Job =>
Write the records out again, precisely as they stand.

start Material to process

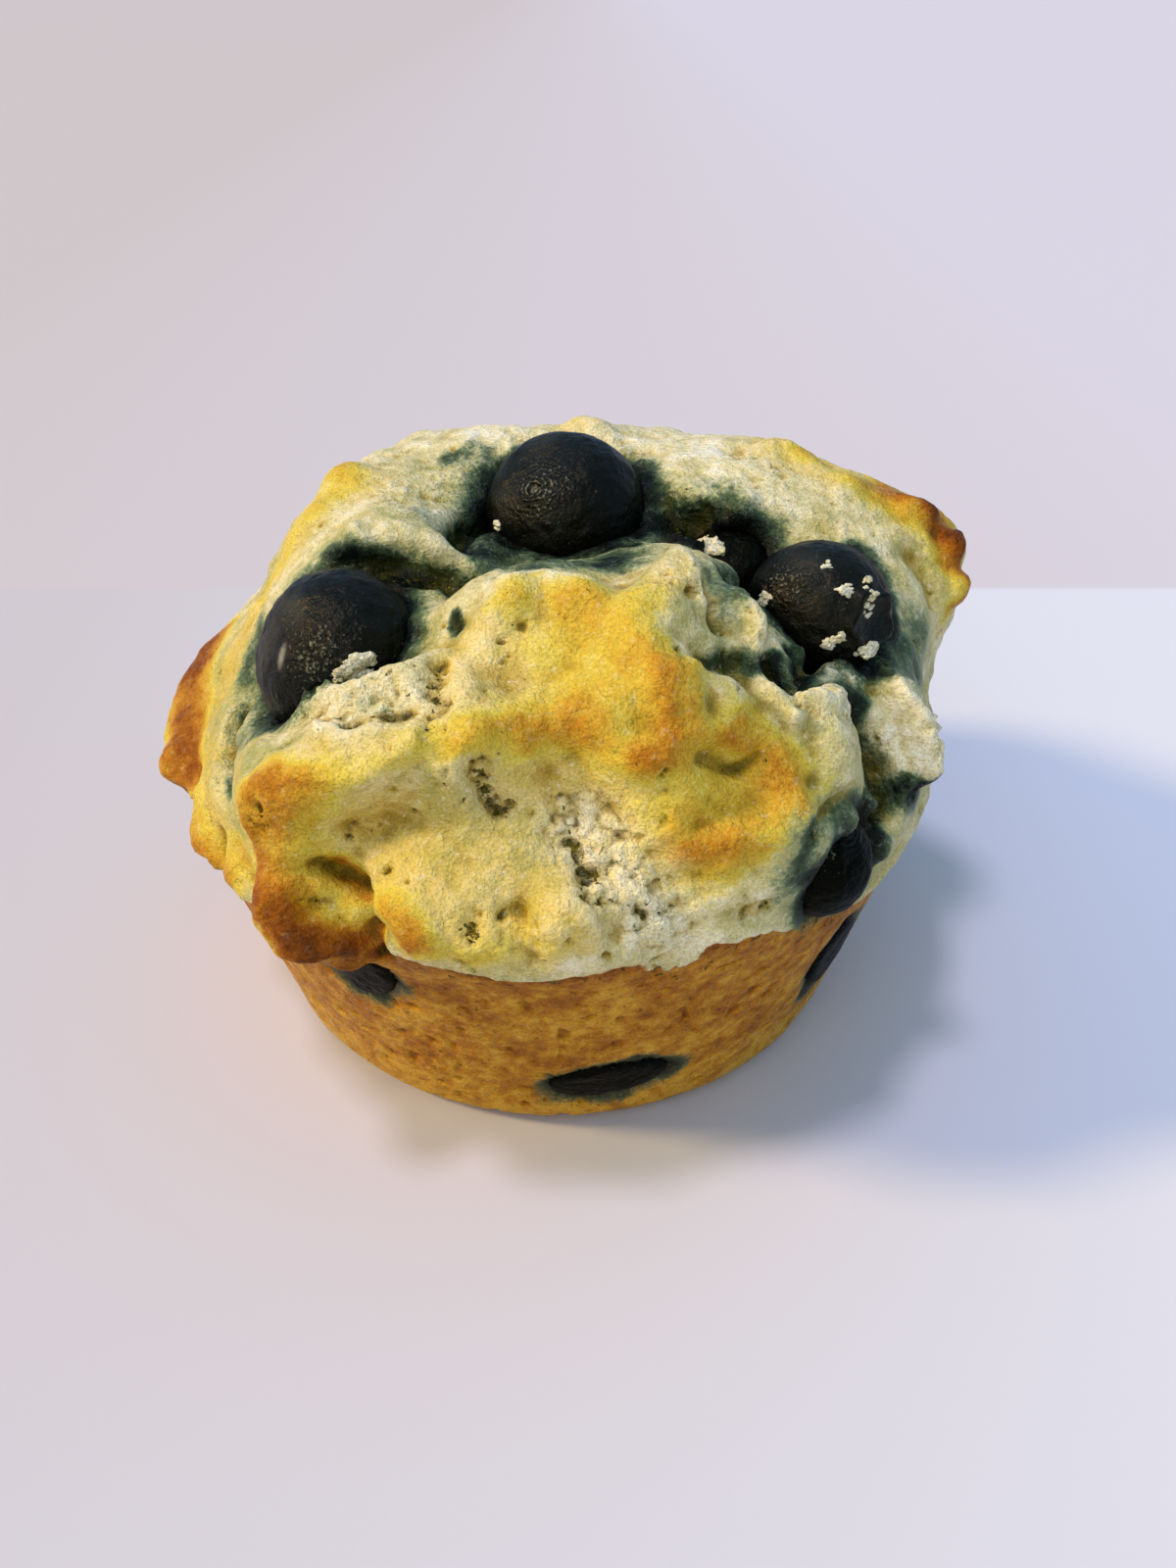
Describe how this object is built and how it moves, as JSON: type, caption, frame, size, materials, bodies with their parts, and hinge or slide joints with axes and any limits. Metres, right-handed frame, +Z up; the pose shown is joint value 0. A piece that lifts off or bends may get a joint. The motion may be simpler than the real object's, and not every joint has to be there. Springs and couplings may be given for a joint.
{
  "type": "blueberry muffin",
  "caption": "Round baked muffin with a tapered tin-shaped cup under a lumpy, split and browned crown, blueberries bulging from crown and wall; rests on its flat foot.",
  "frame": {"origin": "centre of the flat foot", "axes": "+Z up, through the middle of the cup; -Y faces the side with the golden ridges, +X the side the crown leans to"},
  "size_m": [0.0668, 0.0677, 0.0471],
  "materials": {
    "crust": "matt baked crumb, golden brown where it browned and pale yellow-green between",
    "berry_skin": "taut to wrinkled blue-black skin with a soft gloss"
  },
  "bodies": {
    "root": {"muffin": "crust", "berry_crown": "berry_skin", "berry_left": "berry_skin", "berry_right": "berry_skin", "berry_tucked": "berry_skin", "berry_rim": "berry_skin", "berry_foot": "berry_skin", "berry_lip": "berry_skin", "berry_flank": "berry_skin", "berry_heel": "berry_skin", "berry_back": "berry_skin"}
  },
  "joints": []
}
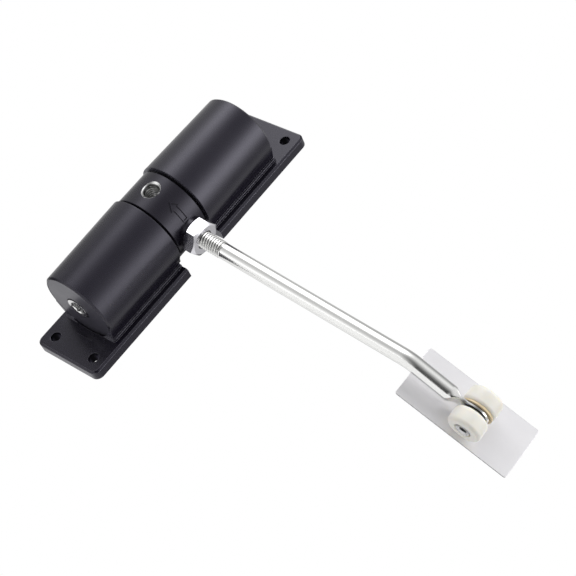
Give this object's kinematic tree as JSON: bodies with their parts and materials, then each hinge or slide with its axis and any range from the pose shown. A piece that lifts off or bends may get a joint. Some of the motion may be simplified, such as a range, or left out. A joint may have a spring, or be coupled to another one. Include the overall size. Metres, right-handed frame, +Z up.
{
  "type": "door closer",
  "caption": "Surface-mounted spring door closer: twin-barrel base plate, turning hub with a bent roller arm, and a wear plate.",
  "frame": {"origin": "middle of the base plate's back face, where it meets the door or frame", "axes": "+Y into the wall, out of the plate's back face; +Z up along the barrel axis, with the tension adjuster at the lower end; +X towards the arm's free position"},
  "size_m": [0.1962, 0.0859, 0.149],
  "materials": {
    "black_casting": "satin black paint on die-cast metal",
    "black_cap": "satin black paint",
    "black_hub": "satin black paint, bare metal in the threaded holes",
    "bronze": "sintered bronze",
    "zinc_plate": "bright zinc plate",
    "dark_steel": "black oxide",
    "bright_steel": "turned steel",
    "rivet_steel": "turned steel rivet",
    "spring_steel": "oiled spring steel",
    "polished_rod": "polished plated steel",
    "chrome_adjuster": "bright plated steel",
    "nylon": "cream moulded nylon",
    "wear_strip": "satin stainless strip",
    "foam_pad": "white adhesive foam"
  },
  "bodies": {
    "housing": {"body_casting": "black_casting", "lower_end_cap": "black_cap", "upper_end_cap": "black_cap", "lower_bush": "bronze", "upper_bush": "bronze", "lower_thrust_washer": "dark_steel", "upper_thrust_washer": "dark_steel", "upper_spring_anchor": "zinc_plate", "anchor_screw": "dark_steel", "lock_screw": "dark_steel"},
    "arm": {"hub": "black_hub", "spindle": "bright_steel", "hub_key": "bright_steel", "retaining_rings": "spring_steel", "arm_rod": "polished_rod", "lock_nut": "zinc_plate", "roller_axle": "rivet_steel", "lower_axle_washer": "dark_steel", "upper_axle_washer": "bronze", "lower_spring": "spring_steel", "upper_spring": "spring_steel"},
    "adjuster": {"tension_adjuster": "chrome_adjuster"},
    "lower_roller_body": {"lower_roller": "nylon"},
    "upper_roller_body": {"upper_roller": "nylon"},
    "wear_strip_body": {"wear_plate": "wear_strip", "adhesive_pad": "foam_pad"}
  },
  "joints": [
    {"name": "hub_swing", "type": "hinge", "parent": "housing", "child": "arm", "pos_m": [0, -0.01975, 0.00065], "axis": [0, 0, -1], "range_deg": [-25, 180], "stiffness_Nm_per_rad": 1.2, "deforming": ["lower_spring", "upper_spring"]},
    {"name": "tension_adjust", "type": "hinge", "parent": "housing", "child": "adjuster", "pos_m": [0, -0.01975, -0.05], "axis": [0, 0, -1], "range_deg": [0, 270], "deforming": ["lower_spring"]},
    {"name": "lower_roller_spin", "type": "hinge", "parent": "arm", "child": "lower_roller_body", "pos_m": [0.15922, 0.02655, 0.00065], "axis": [0, 0, 1], "continuous": true},
    {"name": "upper_roller_spin", "type": "hinge", "parent": "arm", "child": "upper_roller_body", "pos_m": [0.15922, 0.02655, 0.00065], "axis": [0, 0, 1], "continuous": true},
    {"name": "roller_travel", "type": "slide", "parent": "arm", "child": "wear_strip_body", "axis": [0.8563, 0.5165, 0], "range_m": [-0.02, 0.02]}
  ]
}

end Material to process

Full answer =>
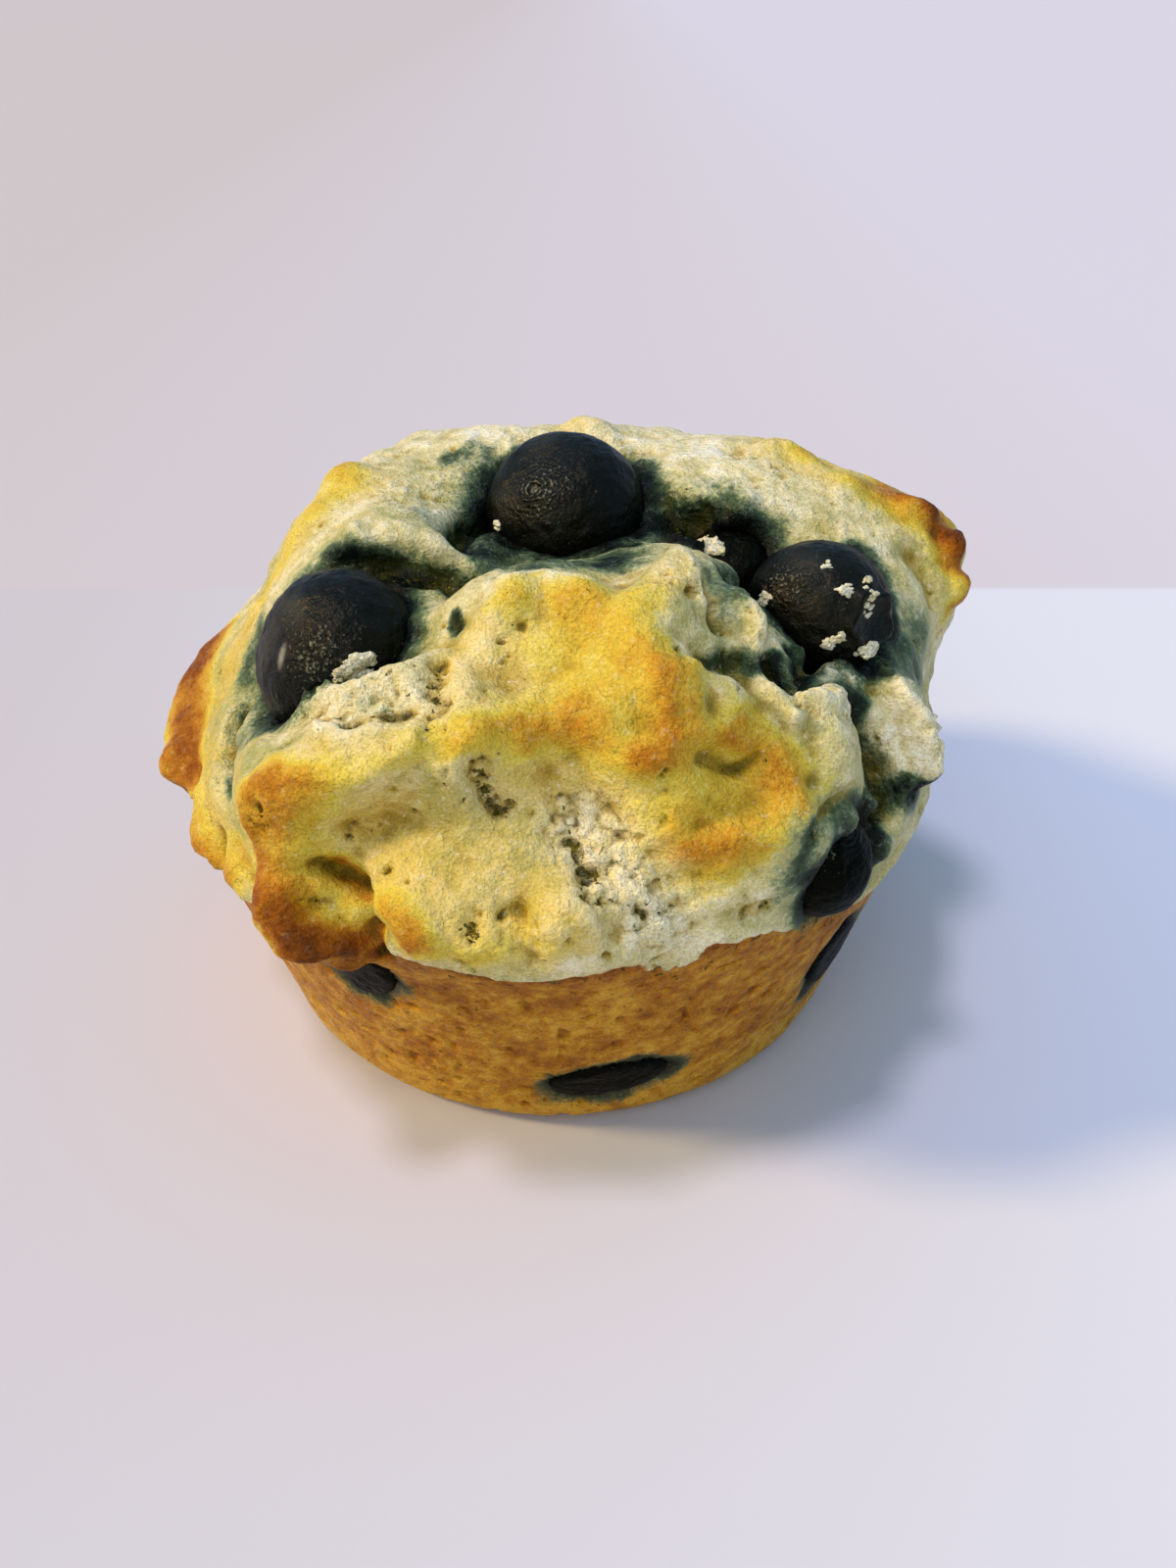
Describe how this object is built and how it moves, as JSON: type, caption, frame, size, materials, bodies with their parts, and hinge or slide joints with axes and any limits. Metres, right-handed frame, +Z up; the pose shown is joint value 0. A piece that lifts off or bends may get a joint. The motion may be simpler than the real object's, and not every joint has to be there. Springs and couplings may be given for a joint.
{
  "type": "blueberry muffin",
  "caption": "Round baked muffin with a tapered tin-shaped cup under a lumpy, split and browned crown, blueberries bulging from crown and wall; rests on its flat foot.",
  "frame": {"origin": "centre of the flat foot", "axes": "+Z up, through the middle of the cup; -Y faces the side with the golden ridges, +X the side the crown leans to"},
  "size_m": [0.0668, 0.0677, 0.0471],
  "materials": {
    "crust": "matt baked crumb, golden brown where it browned and pale yellow-green between",
    "berry_skin": "taut to wrinkled blue-black skin with a soft gloss"
  },
  "bodies": {
    "root": {"muffin": "crust", "berry_crown": "berry_skin", "berry_left": "berry_skin", "berry_right": "berry_skin", "berry_tucked": "berry_skin", "berry_rim": "berry_skin", "berry_foot": "berry_skin", "berry_lip": "berry_skin", "berry_flank": "berry_skin", "berry_heel": "berry_skin", "berry_back": "berry_skin"}
  },
  "joints": []
}
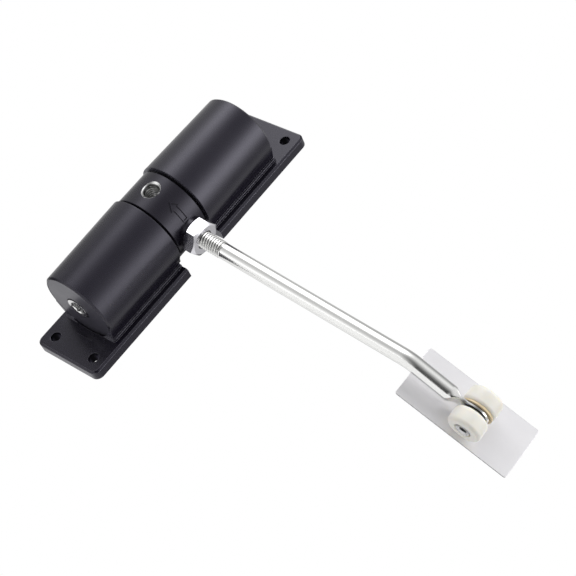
Give this object's kinematic tree as JSON: bodies with their parts and materials, then each hinge or slide with its axis and any range from the pose shown. A piece that lifts off or bends may get a joint. Some of the motion may be simplified, such as a range, or left out. A joint may have a spring, or be coupled to another one. Include the overall size. Metres, right-handed frame, +Z up.
{
  "type": "door closer",
  "caption": "Surface-mounted spring door closer: twin-barrel base plate, turning hub with a bent roller arm, and a wear plate.",
  "frame": {"origin": "middle of the base plate's back face, where it meets the door or frame", "axes": "+Y into the wall, out of the plate's back face; +Z up along the barrel axis, with the tension adjuster at the lower end; +X towards the arm's free position"},
  "size_m": [0.1962, 0.0859, 0.149],
  "materials": {
    "black_casting": "satin black paint on die-cast metal",
    "black_cap": "satin black paint",
    "black_hub": "satin black paint, bare metal in the threaded holes",
    "bronze": "sintered bronze",
    "zinc_plate": "bright zinc plate",
    "dark_steel": "black oxide",
    "bright_steel": "turned steel",
    "rivet_steel": "turned steel rivet",
    "spring_steel": "oiled spring steel",
    "polished_rod": "polished plated steel",
    "chrome_adjuster": "bright plated steel",
    "nylon": "cream moulded nylon",
    "wear_strip": "satin stainless strip",
    "foam_pad": "white adhesive foam"
  },
  "bodies": {
    "housing": {"body_casting": "black_casting", "lower_end_cap": "black_cap", "upper_end_cap": "black_cap", "lower_bush": "bronze", "upper_bush": "bronze", "lower_thrust_washer": "dark_steel", "upper_thrust_washer": "dark_steel", "upper_spring_anchor": "zinc_plate", "anchor_screw": "dark_steel", "lock_screw": "dark_steel"},
    "arm": {"hub": "black_hub", "spindle": "bright_steel", "hub_key": "bright_steel", "retaining_rings": "spring_steel", "arm_rod": "polished_rod", "lock_nut": "zinc_plate", "roller_axle": "rivet_steel", "lower_axle_washer": "dark_steel", "upper_axle_washer": "bronze", "lower_spring": "spring_steel", "upper_spring": "spring_steel"},
    "adjuster": {"tension_adjuster": "chrome_adjuster"},
    "lower_roller_body": {"lower_roller": "nylon"},
    "upper_roller_body": {"upper_roller": "nylon"},
    "wear_strip_body": {"wear_plate": "wear_strip", "adhesive_pad": "foam_pad"}
  },
  "joints": [
    {"name": "hub_swing", "type": "hinge", "parent": "housing", "child": "arm", "pos_m": [0, -0.01975, 0.00065], "axis": [0, 0, -1], "range_deg": [-25, 180], "stiffness_Nm_per_rad": 1.2, "deforming": ["lower_spring", "upper_spring"]},
    {"name": "tension_adjust", "type": "hinge", "parent": "housing", "child": "adjuster", "pos_m": [0, -0.01975, -0.05], "axis": [0, 0, -1], "range_deg": [0, 270], "deforming": ["lower_spring"]},
    {"name": "lower_roller_spin", "type": "hinge", "parent": "arm", "child": "lower_roller_body", "pos_m": [0.15922, 0.02655, 0.00065], "axis": [0, 0, 1], "continuous": true},
    {"name": "upper_roller_spin", "type": "hinge", "parent": "arm", "child": "upper_roller_body", "pos_m": [0.15922, 0.02655, 0.00065], "axis": [0, 0, 1], "continuous": true},
    {"name": "roller_travel", "type": "slide", "parent": "arm", "child": "wear_strip_body", "axis": [0.8563, 0.5165, 0], "range_m": [-0.02, 0.02]}
  ]
}